If the cross-validation for hyperparameter selection is combined with the cross-validation to estimate generalisation error this will add back in optimism to our estimates of the generalisation error.
To combat this cross-validation for generalisation error must be completely independent of the cross-validation for hyperparameter selection, see Crawley & Talbot (2010; JMLR 11:2079-2107) for a fuller description of the issue. Nesting the hyperparameter tuning can achieve this.
Double cross-validation4 is implemented to allow principled (and independent) selection of the optimal hyperparameters for generalisability, and estimation of performance in out-of-sample data when hyperparameters are estimated in this way. Double cross-validation is computationally expensive, but ensures hyperparameter tuning is fully separate from performance evaluation.

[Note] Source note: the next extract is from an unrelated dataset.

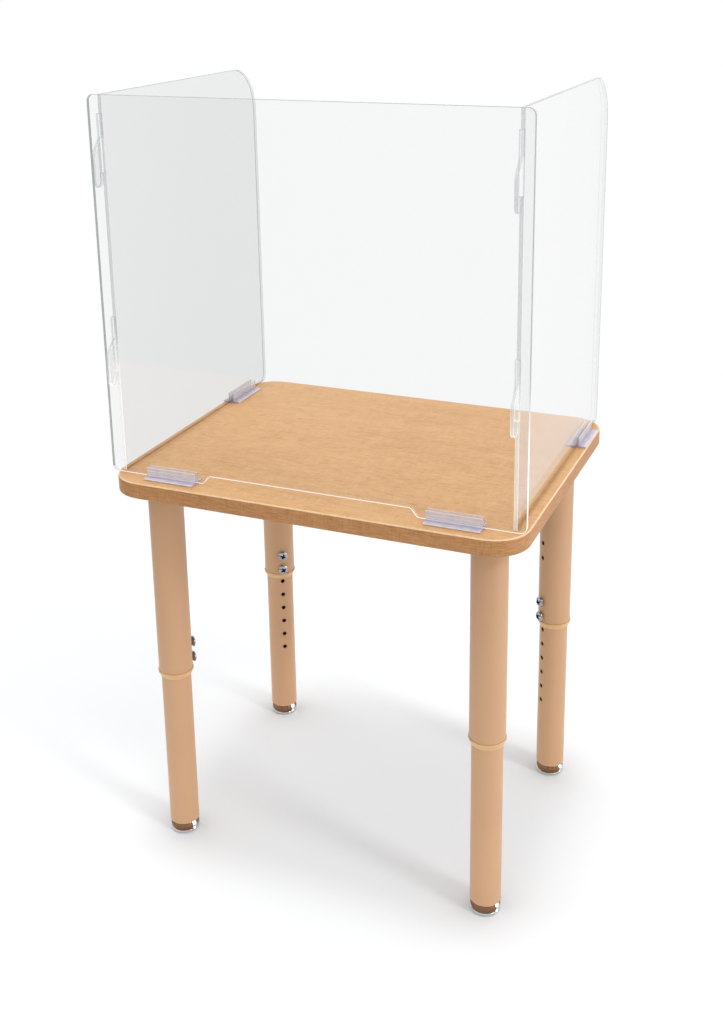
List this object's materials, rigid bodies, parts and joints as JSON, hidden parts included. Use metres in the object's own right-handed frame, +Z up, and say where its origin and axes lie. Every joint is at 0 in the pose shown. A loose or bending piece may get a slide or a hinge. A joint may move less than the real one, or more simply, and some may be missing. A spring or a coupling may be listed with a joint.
{
  "type": "study carrel",
  "caption": "Child-height study carrel: rectangular wood-look table on telescoping tube legs with a clear three-panel screen hooked together and held in clips.",
  "frame": {"origin": "on the floor, under the middle of the table top", "axes": "+Z up; -Y is the open front where the child sits, +Y the closed back of the screen; +X is the seated child's right"},
  "size_m": [0.612, 0.4826, 1.1398],
  "materials": {
    "laminate": "satin maple-look laminate",
    "core_board": "raw particle board",
    "backer": "plain backer sheet",
    "edge_band": "wood-grain edge band",
    "powder_coat": "tan powder coat",
    "collar_plastic": "moulded",
    "plated_screw": "bright plated",
    "insert_plastic": "moulded",
    "nickel": "bright nickel",
    "clear_acrylic": "clear polished sheet",
    "clip_plastic": "clear extrusion with a violet tint",
    "adhesive": "clear foam tape"
  },
  "bodies": {
    "table": {"top_laminate": "laminate", "top_core": "core_board", "top_backer": "backer", "edge_band": "edge_band", "mounting_plate_rear_left": "powder_coat", "upper_tube_rear_left": "powder_coat", "collar_rear_left": "collar_plastic", "clamp_screw_rear_left_1": "plated_screw", "clamp_screw_rear_left_2": "plated_screw", "plate_screw_rear_left_1": "plated_screw", "plate_screw_rear_left_2": "plated_screw", "plate_screw_rear_left_3": "plated_screw", "mounting_plate_rear_right": "powder_coat", "upper_tube_rear_right": "powder_coat", "collar_rear_right": "collar_plastic", "clamp_screw_rear_right_1": "plated_screw", "clamp_screw_rear_right_2": "plated_screw", "plate_screw_rear_right_1": "plated_screw", "plate_screw_rear_right_2": "plated_screw", "plate_screw_rear_right_3": "plated_screw", "mounting_plate_front_left": "powder_coat", "upper_tube_front_left": "powder_coat", "collar_front_left": "collar_plastic", "clamp_screw_front_left_1": "plated_screw", "clamp_screw_front_left_2": "plated_screw", "plate_screw_front_left_1": "plated_screw", "plate_screw_front_left_2": "plated_screw", "plate_screw_front_left_3": "plated_screw", "mounting_plate_front_right": "powder_coat", "upper_tube_front_right": "powder_coat", "collar_front_right": "collar_plastic", "clamp_screw_front_right_1": "plated_screw", "clamp_screw_front_right_2": "plated_screw", "plate_screw_front_right_1": "plated_screw", "plate_screw_front_right_2": "plated_screw", "plate_screw_front_right_3": "plated_screw", "clip_rear_left": "clip_plastic", "adhesive_pad_rear_left": "adhesive", "clip_rear_right": "clip_plastic", "adhesive_pad_rear_right": "adhesive", "clip_side_left": "clip_plastic", "adhesive_pad_side_left": "adhesive", "clip_side_right": "clip_plastic", "adhesive_pad_side_right": "adhesive"},
    "lower_leg_rear_left": {"lower_tube_rear_left": "powder_coat", "leg_insert_rear_left": "insert_plastic"},
    "glide_rear_left_body": {"glide_rear_left": "nickel"},
    "lower_leg_rear_right": {"lower_tube_rear_right": "powder_coat", "leg_insert_rear_right": "insert_plastic"},
    "glide_rear_right_body": {"glide_rear_right": "nickel"},
    "lower_leg_front_left": {"lower_tube_front_left": "powder_coat", "leg_insert_front_left": "insert_plastic"},
    "glide_front_left_body": {"glide_front_left": "nickel"},
    "lower_leg_front_right": {"lower_tube_front_right": "powder_coat", "leg_insert_front_right": "insert_plastic"},
    "glide_front_right_body": {"glide_front_right": "nickel"},
    "rear_screen": {"rear_panel": "clear_acrylic"},
    "left_screen": {"left_panel": "clear_acrylic"},
    "right_screen": {"right_panel": "clear_acrylic"}
  },
  "joints": [
    {"name": "leg_height_rear_left", "type": "slide", "parent": "table", "child": "lower_leg_rear_left", "axis": [0, 0, 1], "range_m": [0, 0.2286]},
    {"name": "glide_level_rear_left", "type": "slide", "parent": "lower_leg_rear_left", "child": "glide_rear_left_body", "axis": [0, 0, -1], "range_m": [0, 0.012]},
    {"name": "leg_height_rear_right", "type": "slide", "parent": "table", "child": "lower_leg_rear_right", "axis": [0, 0, 1], "range_m": [0, 0.2286]},
    {"name": "glide_level_rear_right", "type": "slide", "parent": "lower_leg_rear_right", "child": "glide_rear_right_body", "axis": [0, 0, -1], "range_m": [0, 0.012]},
    {"name": "leg_height_front_left", "type": "slide", "parent": "table", "child": "lower_leg_front_left", "axis": [0, 0, 1], "range_m": [0, 0.2286]},
    {"name": "glide_level_front_left", "type": "slide", "parent": "lower_leg_front_left", "child": "glide_front_left_body", "axis": [0, 0, -1], "range_m": [0, 0.012]},
    {"name": "leg_height_front_right", "type": "slide", "parent": "table", "child": "lower_leg_front_right", "axis": [0, 0, 1], "range_m": [0, 0.2286]},
    {"name": "glide_level_front_right", "type": "slide", "parent": "lower_leg_front_right", "child": "glide_front_right_body", "axis": [0, 0, -1], "range_m": [0, 0.012]},
    {"name": "screen_lift", "type": "slide", "parent": "table", "child": "rear_screen", "axis": [0, 0, 1], "range_m": [0, 0.05]},
    {"name": "left_panel_unhook", "type": "slide", "parent": "rear_screen", "child": "left_screen", "axis": [0, 0, 1], "range_m": [0, 0.026]},
    {"name": "right_panel_unhook", "type": "slide", "parent": "rear_screen", "child": "right_screen", "axis": [0, 0, 1], "range_m": [0, 0.026]}
  ]
}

This package aims to provide an approachable interface for conducting a nested (or double) cross-validation of the elastic net solution to a two-class prediction problem. The Elastic-net calculations (and some inner loop cross-validation) are performed by the R package glmnet which dCVnet depends on.
dCVnet was developed to work with two-class outcomes (binary logistic), but work on implementing other model families supported by glmnet is ongoing.
1 dCVnet can be useful for inference, but this is not its main purpose. The time-consuming outer cross-validation loop is not as important for inference, other software can be used directly.
2 Where p/n > 1, the standard least-squares regression solutions are not defined and generalised models will have convergence problems. In both cases predictors will have perfect multicollinearity. Where p/n > 0.1, common rules of thumb for sample size are violated.
3 Double cross-validation is also called nested or nested-loop cross-validation.
With less flexible models, and enough data the optimism which nested-CV addresses can be negligible. However, nested cross-validation is particularly important with smaller datasets. Demonstrating internal validity without validation leakage is important for reproducible research.